## [REQUIREMENT]
Below this line is a set of entries; quote exactly the lines from the line that contains "a straight bore." to the line that contains "record = json.load(file)", both lines included.

— START OF EXERCISE MATERIAL —

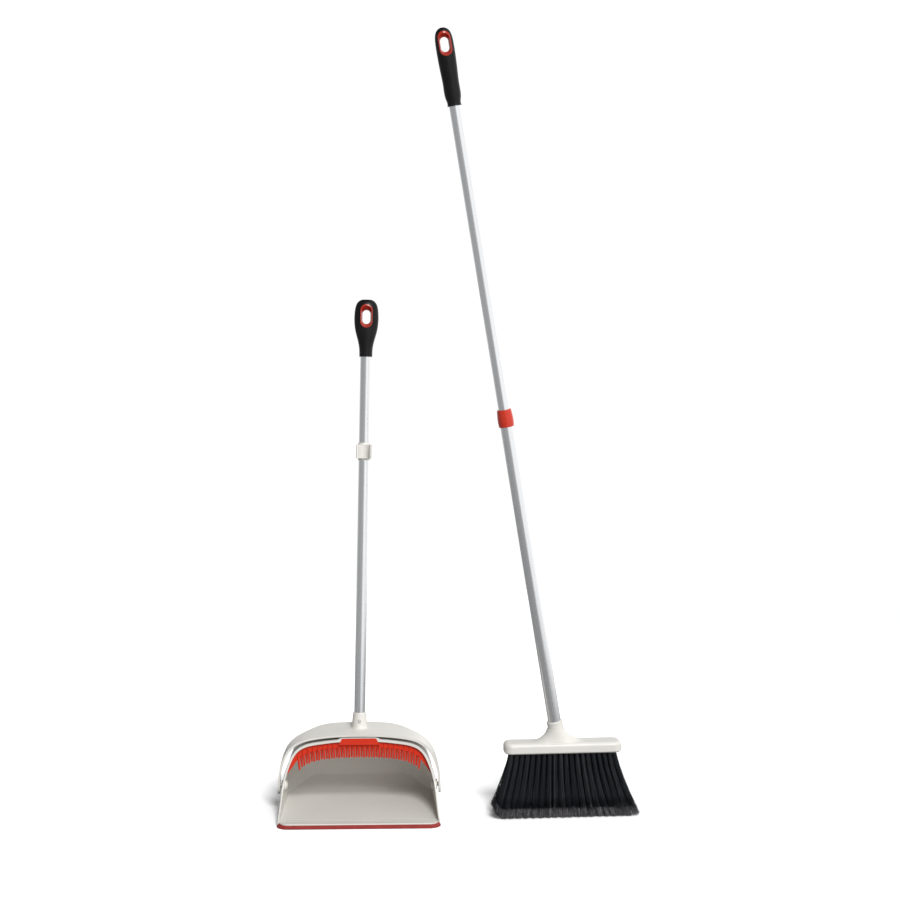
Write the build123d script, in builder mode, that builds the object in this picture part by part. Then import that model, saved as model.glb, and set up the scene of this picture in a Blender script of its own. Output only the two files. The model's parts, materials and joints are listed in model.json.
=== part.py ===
from build123d import *
from math import atan2, cos, degrees, hypot, radians, sin, sqrt, tan
import os

# Standing dustpan with a swinging handle, and the telescoping broom that clips to it.
# Millimetres. The floor is Z = 0, the pan's mouth opens toward -Y, the broom stands at +X.

# ---------------------------------------------------------------- pan
LIP_FRONT_Y = -125.0
NOSE_FRONT_Y = -120.0
NOSE_BACK_Y = -104.0
HOOD_EDGE_Y = -28.0
PAN_BACK_Y = 122.9
NOSE_HALF_WIDTH = 137.5
NOSE_CORNER_R = 15.0
NOSE_HEIGHT = 7.4
LIP_SLOPE_RUN = 5.0
LIP_HEIGHT = 5.6
FLOOR_T = 3.0
WALL_T = 2.6
SIDE_TAPER = 0.00029
HOOD_TOP_Z = 130.5
CROWN_END_Y = 48.0
CROWN_R = 75.5
SIDE_END_Y = 68.5
BACK_CORNER_R = 55.0
STRAIGHT_END_Y = 40.0
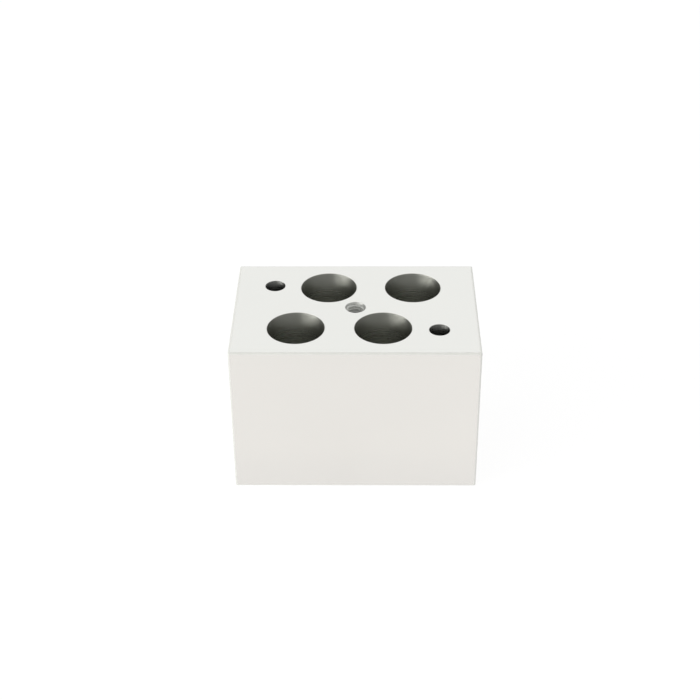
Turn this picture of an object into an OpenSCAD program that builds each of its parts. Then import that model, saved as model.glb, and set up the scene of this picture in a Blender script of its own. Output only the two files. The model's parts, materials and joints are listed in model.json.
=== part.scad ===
// Heat block insert for a small dry bath: one machined aluminium block that
// holds four conical tubes, two thermometers and a screw-in lifting handle.
//
// Frame: +X to the block's right, +Y to its back, +Z up.
// Origin: middle of the base. All lengths are in millimetres.
//
// Each row has two tube wells and one thermometer well. The back row is the
// front row turned half a turn about Z, so the block can go in either way round.

/* [Block] */
// Width of the block, left to right
block_w = 75; // [74:0.5:110]
// Depth of the block, front to back
block_d = 51; // [48:0.5:80]
// Height of the block
block_h = 50; // [42:0.5:80]
// Chamfer on the block's twelve outer edges
edge_chamfer = 0.4; // [0.1:0.1:1]

/* [Tube wells] */
// Outside diameter of the tube's straight barrel
tube_d = 17; // [15:0.1:17.6]
// Outside diameter of the tube's tip, where its cone ends
tube_tip_d = 6; // [4:0.1:8]
// Length of the tube's cone
tube_cone_len = 21; // [10:0.5:30]
// Gap left all round a tube
tube_clearance = 0.2; // [0.05:0.05:0.4]
// Distance between the two wells of a row, centre to centre
well_pitch = 26.4; // [25:0.1:27.5]
// Distance between the two rows
row_spacing = 23.5; // [21:0.1:26]
// How far a row's wells sit off the middle, to make room for its thermometer well
row_shift = 4.75; // [4:0.05:5.5]
// Metal left under a well's deepest point
well_floor = 4.5; // [2:0.5:8]

/* [Thermometer wells] */
// Diameter of the thermometer's stem
stem_d = 6; // [3:0.1:7]
// Gap left all round a stem
stem_clearance = 0.1; // [0.05:0.05:0.3]
// Depth of the straight bore
stem_depth = 40; // [20:0.5:40]
// Distance of a thermometer well from the block's middle, along the row
stem_x = 25.4; // [25:0.1:30]
// Distance of a thermometer well from the block's middle, across the rows
stem_y = 12.8; // [10:0.1:16]

/* [Lifting hole] */
// Outside diameter of the lifting handle's thread
lift_thread_d = 6; // [4:0.5:6]
// Pitch of the lifting handle's thread
lift_pitch = 1; // [0.7:0.05:1]
// Depth of full thread
lift_thread_depth = 12; // [6:0.5:20]
// Depth that the tap drill goes past the last full thread
lift_drill_past = 3; // [1:0.5:6]
// Diameter of the countersink at the thread's mouth
lift_sink_d = 6.4; // [6.2:0.1:7]

/* [Finish] */
// Chamfer where the wells' rims are deburred
rim_break = 0.1; // [0.05:0.05:0.3]

/* [Hidden] */
$fn = 96;

// A twist drill leaves a 118 degree point: its height is this share of its radius.
drill_point = 1 / tan(118 / 2);
// Cutters run this far past the top face.
overcut = 1;

well_bore_d = tube_d + 2 * tube_clearance;
well_pilot_d = tube_tip_d + 2 * tube_clearance;
well_pilot_end = well_floor + drill_point * well_pilot_d / 2;
well_cone_end = well_pilot_end + tube_cone_len;

stem_bore_d = stem_d + 2 * stem_clearance;
lift_drill_d = lift_thread_d - lift_pitch;

// Rectangle x by y about the origin, with its corners cut off at 45 degrees.
module chamfered_rect(x, y, c) {
    polygon([
        for (corner = [[1, 1], [-1, 1], [-1, -1], [1, -1]])
            let (
                side = [corner.x * x / 2, corner.y * (y / 2 - c)],
                end = [corner.x * (x / 2 - c), corner.y * y / 2]
            )
            each (corner.x * corner.y > 0 ? [side, end] : [end, side])
    ]);
}

// The sawn and milled blank: three chamfered outlines, one seen along each axis.
module blank() {
    intersection() {
        linear_extrude(block_h)
            chamfered_rect(block_w, block_d, edge_chamfer);
        translate([0, block_d / 2, block_h / 2])
            rotate([90, 0, 0])
                linear_extrude(block_d)
                    chamfered_rect(block_w, block_h, edge_chamfer);
        translate([-block_w / 2, 0, block_h / 2])
            rotate([90, 0, 90])
                linear_extrude(block_w)
                    chamfered_rect(block_d, block_h, edge_chamfer);
    }
}

// Round cutter on the Z axis. wall lists [radius, height] from the deepest
// point up to the bore's last straight stretch, and the mouth opens at 45
// degrees from there to mouth_d in the block's top face.
module hole(wall, mouth_d) {
    bore_r = wall[len(wall) - 1].x;
    mouth_r = mouth_d / 2;
    rotate_extrude()
        polygon(concat(
            wall,
            [
                [bore_r, block_h - (mouth_r - bore_r)],
                [mouth_r, block_h],
                [mouth_r, block_h + overcut],
                [0, block_h + overcut],
            ]
        ));
}

// Blind hole left by a twist drill whose full diameter reaches down to depth.
module drilled_hole(d, depth, mouth_d) {
    hole(
        [
            [0, block_h - depth - drill_point * d / 2],
            [d / 2, block_h - depth],
        ],
        mouth_d
    );
}

// Well for a conical tube: a pilot drill's point, a reamed cone, a straight bore.
module tube_well() {
    hole(
        [
            [0, well_floor],
            [well_pilot_d / 2, well_pilot_end],
            [well_bore_d / 2, well_cone_end],
        ],
        well_bore_d + 2 * rim_break
    );
}

module thermometer_well() {
    drilled_hole(stem_bore_d, stem_depth, stem_bore_d + 2 * rim_break);
}

// Tapping hole for the handle's thread, bored to the thread's crests.
module lifting_hole() {
    drilled_hole(lift_drill_d, lift_thread_depth + lift_drill_past, lift_sink_d);
}

// The front row's holes: two tube wells to the left, a thermometer well to the right.
module row_of_holes() {
    for (side = [-1, 1])
        translate([side * well_pitch / 2 - row_shift, -row_spacing / 2, 0])
            tube_well();
    translate([stem_x, -stem_y, 0])
        thermometer_well();
}

module heat_block() {
    color([0.80, 0.80, 0.78])
        difference() {
            blank();
            for (turn = [0, 180])
                rotate([0, 0, turn])
                    row_of_holes();
            lifting_hole();
        }
}

heat_block();
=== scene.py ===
"""A heat block insert on a pale table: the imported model, dressed for a studio view."""
import json
import math

import bmesh
import bpy
from mathutils import Matrix, Vector


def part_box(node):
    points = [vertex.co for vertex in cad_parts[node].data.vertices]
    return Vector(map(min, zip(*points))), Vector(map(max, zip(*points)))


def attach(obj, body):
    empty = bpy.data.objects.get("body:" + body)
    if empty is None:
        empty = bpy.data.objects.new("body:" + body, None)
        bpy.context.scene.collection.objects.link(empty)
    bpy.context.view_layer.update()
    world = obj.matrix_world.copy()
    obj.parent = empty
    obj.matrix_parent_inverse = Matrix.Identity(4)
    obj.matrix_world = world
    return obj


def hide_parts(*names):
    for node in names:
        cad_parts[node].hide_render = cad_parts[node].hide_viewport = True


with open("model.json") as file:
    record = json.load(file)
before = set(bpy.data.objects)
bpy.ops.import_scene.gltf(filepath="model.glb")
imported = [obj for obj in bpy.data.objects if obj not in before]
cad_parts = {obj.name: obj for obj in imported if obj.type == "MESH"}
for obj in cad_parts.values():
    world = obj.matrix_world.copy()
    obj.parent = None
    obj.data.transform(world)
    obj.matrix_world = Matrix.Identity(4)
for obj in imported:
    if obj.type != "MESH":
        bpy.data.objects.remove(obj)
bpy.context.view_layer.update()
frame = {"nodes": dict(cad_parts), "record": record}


# ---------------------------------------------------------------------------
# Camera. A short telephoto on a stand in front of the block, a little to its
# right. It looks down into the wells, and the stand leans slightly.
# ---------------------------------------------------------------------------

MM = 0.001  # one millimetre in scene units
LENS = 73.2  # focal length on a 36 mm sensor, in mm
AIM = Vector((-1.8, 0.0, 34.2)) * MM
CAMERA_DISTANCE = 447.8 * MM
CAMERA_HEIGHT_ANGLE = math.radians(33.64)
CAMERA_TURN = math.radians(0.87)
CAMERA_LEAN = math.radians(-0.45)

camera_data = bpy.data.cameras.new("camera")
camera_data.lens = LENS
camera = bpy.data.objects.new("camera", camera_data)
bpy.context.scene.collection.objects.link(camera)

toward_camera = Vector((
    math.sin(CAMERA_TURN) * math.cos(CAMERA_HEIGHT_ANGLE),
    -math.cos(CAMERA_TURN) * math.cos(CAMERA_HEIGHT_ANGLE),
    math.sin(CAMERA_HEIGHT_ANGLE),
))
camera.matrix_world = (
    Matrix.Translation(AIM + CAMERA_DISTANCE * toward_camera)
    @ toward_camera.to_track_quat("Z", "Y").to_matrix().to_4x4()
    @ Matrix.Rotation(CAMERA_LEAN, 4, "Z")
)
bpy.context.scene.camera = camera


# ---------------------------------------------------------------------------
# Table. A wide sheet of white paper. It is plain paper to the light, and it
# shows the camera and the metal an even white with only a trace of shadow.
# ---------------------------------------------------------------------------

TABLE_RADIUS = 3.0
TABLE_SIDES = 64
PAPER = (0.92, 0.91, 0.89, 1.0)
PAPER_GLOW = (1.153, 1.156, 1.163, 1.0)  # with the paper's own shading it comes to white
SHADOW_SHARE = 0.30  # how much of the paper's own shading shows


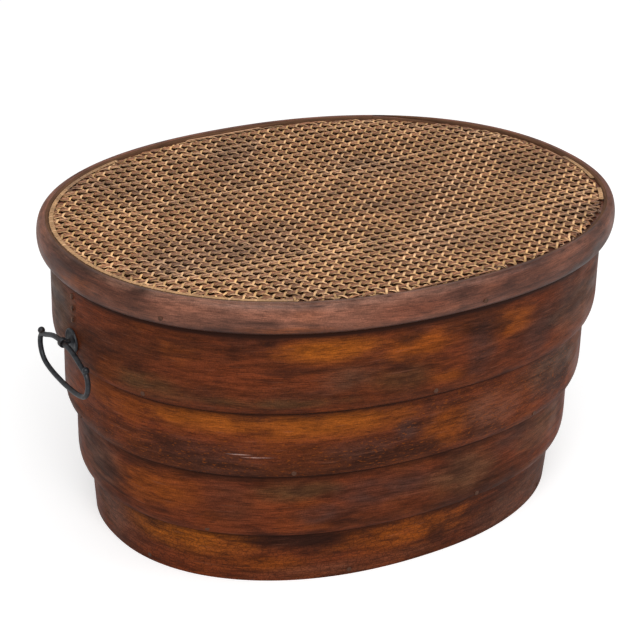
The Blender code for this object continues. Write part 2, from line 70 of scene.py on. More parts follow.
OVAL_POINTS = 1440
BOARD_STEP = 0.004
LAP_LENGTH = 0.080
LAP_TIP_SHARE = 0.14
GLUE_GAP = 0.0003
MERGE = 0.00001
BASE_LAP_SHARE = 0.270
BASE_TAPER = 0.0045
BASE_WALL = 0.010
EDGE_ROUND = 0.0011
SECTION_STEP = 0.0045
BOARD_WAVER = 0.0007

# The tones of old varnished wood, from bare worn patches to soot. The grey tone also paints sheen and
# highlights, and the dark tone also paints shade in creases and under the lid's rim.
BRIGHT = (0.330, 0.086, 0.009, 1)
ORANGE = (0.265, 0.062, 0.007, 1)
RED = (0.158, 0.034, 0.011, 1)
BROWN = (0.085, 0.022, 0.008, 1)
DARK = (0.030, 0.010, 0.006, 1)
GREY_SHEEN = (0.130, 0.068, 0.042, 1)
PINK = (0.210, 0.078, 0.044, 1)
PURPLE = (0.056, 0.026, 0.020, 1)
OLIVE = (0.085, 0.042, 0.017, 1)
DRY = (0.125, 0.056, 0.027, 1)


def add(tree, kind, *feeds, **settings):
    """Adds a node, sets it up and feeds its live inputs in order. Gives its first live output."""
    node = tree.nodes.new(kind)
    for name, value in settings.items():
        setattr(node, name, value)
    live = [socket for socket in node.inputs if socket.enabled]
    for socket, feed in zip(live, feeds):
        if isinstance(feed, bpy.types.NodeSocket):
            tree.links.new(feed, socket)
        elif feed is not None:
            socket.default_value = feed
    return next(socket for socket in node.outputs if socket.enabled)


def calc(tree, operation, *values):
    """One sum of numbers."""
    return add(tree, "ShaderNodeMath", *values, operation=operation)


def vector(tree, operation, *values):
    """One sum of vectors."""
    return add(tree, "ShaderNodeVectorMath", *values, operation=operation)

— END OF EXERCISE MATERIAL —

## [ANSWER]
// Well for a conical tube: a pilot drill's point, a reamed cone, a straight bore.
module tube_well() {
    hole(
        [
            [0, well_floor],
            [well_pilot_d / 2, well_pilot_end],
            [well_bore_d / 2, well_cone_end],
        ],
        well_bore_d + 2 * rim_break
    );
}

module thermometer_well() {
    drilled_hole(stem_bore_d, stem_depth, stem_bore_d + 2 * rim_break);
}

// Tapping hole for the handle's thread, bored to the thread's crests.
module lifting_hole() {
    drilled_hole(lift_drill_d, lift_thread_depth + lift_drill_past, lift_sink_d);
}

// The front row's holes: two tube wells to the left, a thermometer well to the right.
module row_of_holes() {
    for (side = [-1, 1])
        translate([side * well_pitch / 2 - row_shift, -row_spacing / 2, 0])
            tube_well();
    translate([stem_x, -stem_y, 0])
        thermometer_well();
}

module heat_block() {
    color([0.80, 0.80, 0.78])
        difference() {
            blank();
            for (turn = [0, 180])
                rotate([0, 0, turn])
                    row_of_holes();
            lifting_hole();
        }
}

heat_block();
=== scene.py ===
"""A heat block insert on a pale table: the imported model, dressed for a studio view."""
import json
import math

import bmesh
import bpy
from mathutils import Matrix, Vector


def part_box(node):
    points = [vertex.co for vertex in cad_parts[node].data.vertices]
    return Vector(map(min, zip(*points))), Vector(map(max, zip(*points)))


def attach(obj, body):
    empty = bpy.data.objects.get("body:" + body)
    if empty is None:
        empty = bpy.data.objects.new("body:" + body, None)
        bpy.context.scene.collection.objects.link(empty)
    bpy.context.view_layer.update()
    world = obj.matrix_world.copy()
    obj.parent = empty
    obj.matrix_parent_inverse = Matrix.Identity(4)
    obj.matrix_world = world
    return obj


def hide_parts(*names):
    for node in names:
        cad_parts[node].hide_render = cad_parts[node].hide_viewport = True


with open("model.json") as file:
    record = json.load(file)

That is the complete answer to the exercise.